Break muna tayo sa angry posts for a bit of good news from the international front. Despite being vilified in the Philippines by his political opponents and the mostly Manila-based mainstream media, President Rodrigo Duterte has once again reaped the admiration of our Asian neighbors for his no-nonsense style of governance and Filipino-first approach to foreign relations.
In its year-end review for CNN of Asia’s winners and losers, the Japan Times has declared that President Rodrigo Duterte had the Best Year in 2016.

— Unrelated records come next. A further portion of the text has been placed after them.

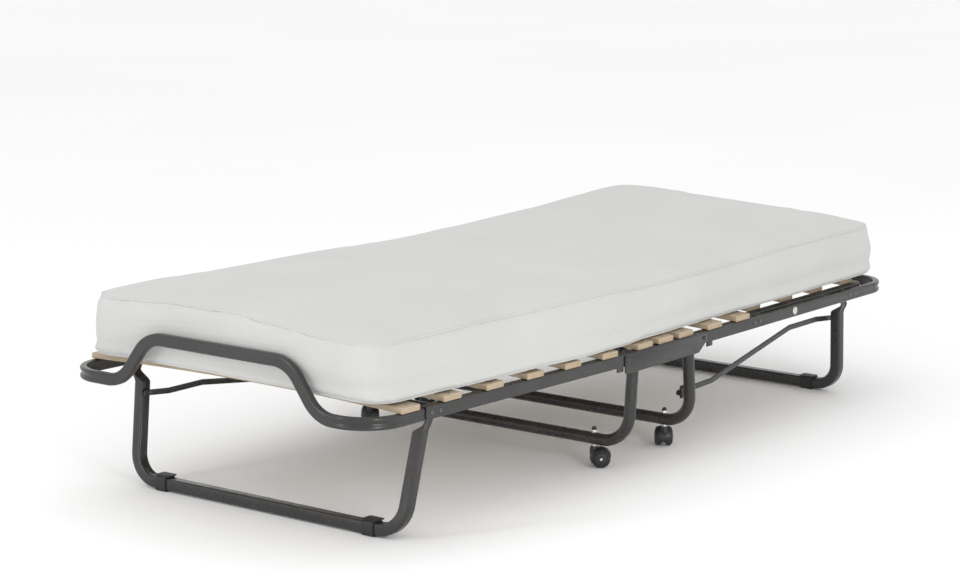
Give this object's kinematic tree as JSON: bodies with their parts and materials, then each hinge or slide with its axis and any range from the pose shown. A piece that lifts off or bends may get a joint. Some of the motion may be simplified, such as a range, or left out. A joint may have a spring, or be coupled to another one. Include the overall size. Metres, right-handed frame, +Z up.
{
  "type": "folding guest bed",
  "caption": "Folding guest bed on castors: steel tube frame, sprung wooden slats, two fold-up halves with folding legs, adjustable headrest and foam mattress.",
  "frame": {"origin": "on the floor under the middle of the bed, half way between the two fold hinges", "axes": "+X towards the head end, -X towards the foot end, +Z up, -Y to the side on the right of someone at the foot end who looks towards the head"},
  "size_m": [1.9101, 0.8108, 0.4109],
  "materials": {
    "frame_paint": "semi-gloss anthracite powder coat",
    "dark_paint": "satin black powder coat",
    "beech": "satin lacquered beech",
    "zinc": "bright zinc plate",
    "black_plastic": "moulded black plastic",
    "ticking": "off-white knitted mattress cover"
  },
  "bodies": {
    "centre": {"castor_foot_left_stem": "zinc", "castor_foot_right_stem": "zinc", "castor_frame_foot": "frame_paint", "castor_frame_head": "frame_paint", "castor_head_left_stem": "zinc", "castor_head_right_stem": "zinc", "centre_slat_1": "beech", "centre_slat_2": "beech", "centre_slat_3": "beech", "foot_hinge_pin_left": "dark_paint", "foot_hinge_pin_right": "dark_paint", "head_hinge_pin_left": "dark_paint", "head_hinge_pin_right": "dark_paint", "mattress_centre": "ticking", "side_plate_left": "frame_paint", "side_plate_right": "frame_paint"},
    "castor_foot_left_swivel": {"castor_foot_left_hood": "black_plastic"},
    "castor_foot_left_wheels_spin": {"castor_foot_left_wheels": "black_plastic"},
    "castor_foot_right_swivel": {"castor_foot_right_hood": "black_plastic"},
    "castor_foot_right_wheels_spin": {"castor_foot_right_wheels": "black_plastic"},
    "castor_head_left_swivel": {"castor_head_left_hood": "black_plastic"},
    "castor_head_left_wheels_spin": {"castor_head_left_wheels": "black_plastic"},
    "castor_head_right_swivel": {"castor_head_right_hood": "black_plastic"},
    "castor_head_right_wheels_spin": {"castor_head_right_wheels": "black_plastic"},
    "foot_brace": {"foot_brace": "frame_paint"},
    "foot_section": {"foot_end_tube": "frame_paint", "foot_leg_pin_left": "dark_paint", "foot_leg_pin_right": "dark_paint", "foot_rail_left": "frame_paint", "foot_rail_right": "frame_paint", "foot_slat_1": "beech", "foot_slat_2": "beech", "foot_slat_3": "beech", "foot_slat_4": "beech", "foot_slat_5": "beech", "foot_slat_6": "beech", "mattress_foot": "ticking"},
    "foot_leg": {"foot_glide_left": "black_plastic", "foot_glide_right": "black_plastic", "foot_leg": "frame_paint"},
    "head_brace": {"head_brace": "frame_paint"},
    "head_section": {"head_end_tube": "frame_paint", "head_leg_pin_left": "dark_paint", "head_leg_pin_right": "dark_paint", "head_rail_left": "frame_paint", "head_rail_right": "frame_paint", "head_slat_1": "beech", "head_slat_2": "beech", "mattress_head": "ticking"},
    "head_leg": {"head_glide_left": "black_plastic", "head_glide_right": "black_plastic", "head_leg": "frame_paint"},
    "headrest": {"headrest_frame": "dark_paint", "headrest_slat_1": "beech", "headrest_slat_2": "beech", "headrest_slat_3": "beech", "headrest_slat_4": "beech", "mattress_headrest": "ticking"},
    "headrest_prop": {"prop_arm_left": "zinc", "prop_arm_right": "zinc"}
  },
  "joints": [
    {"name": "foot_fold", "type": "hinge", "parent": "centre", "child": "foot_section", "pos_m": [-0.143, 0, 0.244], "axis": [0, 1, 0], "range_deg": [0, 88], "deforming": ["mattress_foot", "mattress_centre"]},
    {"name": "foot_leg_fold", "type": "hinge", "parent": "foot_section", "child": "foot_leg", "pos_m": [-0.75543, 0, 0.253], "axis": [0, -1, 0], "range_deg": [0, 88]},
    {"name": "foot_brace_swing", "type": "hinge", "parent": "centre", "child": "foot_brace", "pos_m": [-0.116, 0, 0.127], "axis": [0, 1, 0], "range_deg": [0, 80]},
    {"name": "head_fold", "type": "hinge", "parent": "centre", "child": "head_section", "pos_m": [0.143, 0, 0.244], "axis": [0, -1, 0], "range_deg": [0, 88], "deforming": ["mattress_head"]},
    {"name": "head_leg_fold", "type": "hinge", "parent": "head_section", "child": "head_leg", "pos_m": [0.7555, 0, 0.244], "axis": [0, 1, 0], "range_deg": [0, 88]},
    {"name": "head_brace_swing", "type": "hinge", "parent": "centre", "child": "head_brace", "pos_m": [0.116, 0, 0.127], "axis": [0, -1, 0], "range_deg": [0, 80]},
    {"name": "headrest_raise", "type": "hinge", "parent": "head_section", "child": "headrest", "pos_m": [0.346, 0, 0.244], "axis": [0, -1, 0], "range_deg": [0, 30], "deforming": ["mattress_headrest"]},
    {"name": "prop_swing", "type": "hinge", "parent": "head_section", "child": "headrest_prop", "pos_m": [0.516, 0, 0.244], "axis": [0, -1, 0], "range_deg": [0, 60]},
    {"name": "castor_foot_right_swivel", "type": "hinge", "parent": "centre", "child": "castor_foot_right_swivel", "pos_m": [-0.117, -0.302, 0.04], "axis": [0, 0, 1], "continuous": true},
    {"name": "castor_foot_right_roll", "type": "hinge", "parent": "castor_foot_right_swivel", "child": "castor_foot_right_wheels_spin", "pos_m": [-0.10848, -0.31311, 0.02], "axis": [0.7934, 0.6088, 0], "continuous": true},
    {"name": "castor_foot_left_swivel", "type": "hinge", "parent": "centre", "child": "castor_foot_left_swivel", "pos_m": [-0.117, 0.302, 0.04], "axis": [0, 0, 1], "continuous": true},
    {"name": "castor_foot_left_roll", "type": "hinge", "parent": "castor_foot_left_swivel", "child": "castor_foot_left_wheels_spin", "pos_m": [-0.10627, 0.311, 0.02], "axis": [-0.6428, 0.766, 0], "continuous": true},
    {"name": "castor_head_right_swivel", "type": "hinge", "parent": "centre", "child": "castor_head_right_swivel", "pos_m": [0.117, -0.32, 0.04], "axis": [0, 0, 1], "continuous": true},
    {"name": "castor_head_right_roll", "type": "hinge", "parent": "castor_head_right_swivel", "child": "castor_head_right_wheels_spin", "pos_m": [0.12811, -0.31148, 0.02], "axis": [-0.6088, 0.7934, 0], "continuous": true},
    {"name": "castor_head_left_swivel", "type": "hinge", "parent": "centre", "child": "castor_head_left_swivel", "pos_m": [0.117, 0.32, 0.04], "axis": [0, 0, 1], "continuous": true},
    {"name": "castor_head_left_roll", "type": "hinge", "parent": "castor_head_left_swivel", "child": "castor_head_left_wheels_spin", "pos_m": [0.10384, 0.32479, 0.02], "axis": [-0.342, -0.9397, 0], "continuous": true}
  ],
  "couplings": [
    {"joint": "foot_leg_fold", "follows": "foot_fold", "ratio": 1},
    {"joint": "foot_brace_swing", "follows": "foot_fold", "ratio": 0.9},
    {"joint": "head_leg_fold", "follows": "head_fold", "ratio": 1},
    {"joint": "head_brace_swing", "follows": "head_fold", "ratio": 0.9},
    {"joint": "prop_swing", "follows": "headrest_raise", "ratio": 2}
  ]
}
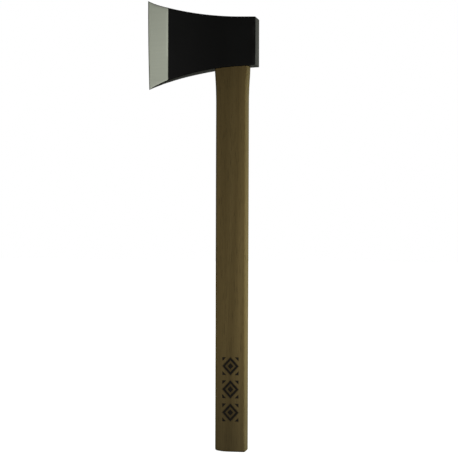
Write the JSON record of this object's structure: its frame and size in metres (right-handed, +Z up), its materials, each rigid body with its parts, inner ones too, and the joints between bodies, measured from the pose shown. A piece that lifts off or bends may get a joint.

According to the JT article, despite the controversies surrounding his all-out war against the illegal drug trade in the Philippines and the growing threat of narco-politics, Duterte is on track with his plan to “rebalance his nation’s (diplomatic) ties, improve the life of the average Filipino…(and) make the Philippines — a one-time economic and trade powerhouse — great again.”
The recognition comes at the heels of Duterte also being named, the 2016 Person of the Year by the Hong Kong-based Yazhou Zhoukan magazine.
Below is the full text of the Japan Times report on Duterte.
Best Year: Philippine President Rodrigo Duterte
Not without controversy, Duterte tops our CNN list for “best year” in Asia by winning his nation’s presidency in a landslide last May and subsequently upending, rethinking and reshaping the state of affairs — for good or for bad — at home and abroad.
Since taking office on June 30, the former mayor of Davao City has launched an unsparing, and bloody, war on crime and drugs that has brought mounting human rights criticism and concerns over extrajudicial killings.
The tough-talking leader also has declared a “separation” from the U.S., its long-term ally, and moved to put aside territorial disputes in favor of business deals with China — this, despite an international tribunal ruling in the Philippines’ favor in July over territories in the South China Sea.
In early December, the Social Weather Stations survey firm had Duterte enjoying a 77 percent approval rating as Filipinos continue to put their trust in their controversial president. For now, the Philippine leader’s unconventional moves seem a harbinger of things to come.
This is no pivot to China, but a disruption of the old normal. Duterte ended 2016 seeking to rebalance his nation’s ties, improve the life of the average Filipino and make the Philippines — a one-time economic and trade powerhouse — great again. And for that, Asia’s best year goes to Duterte.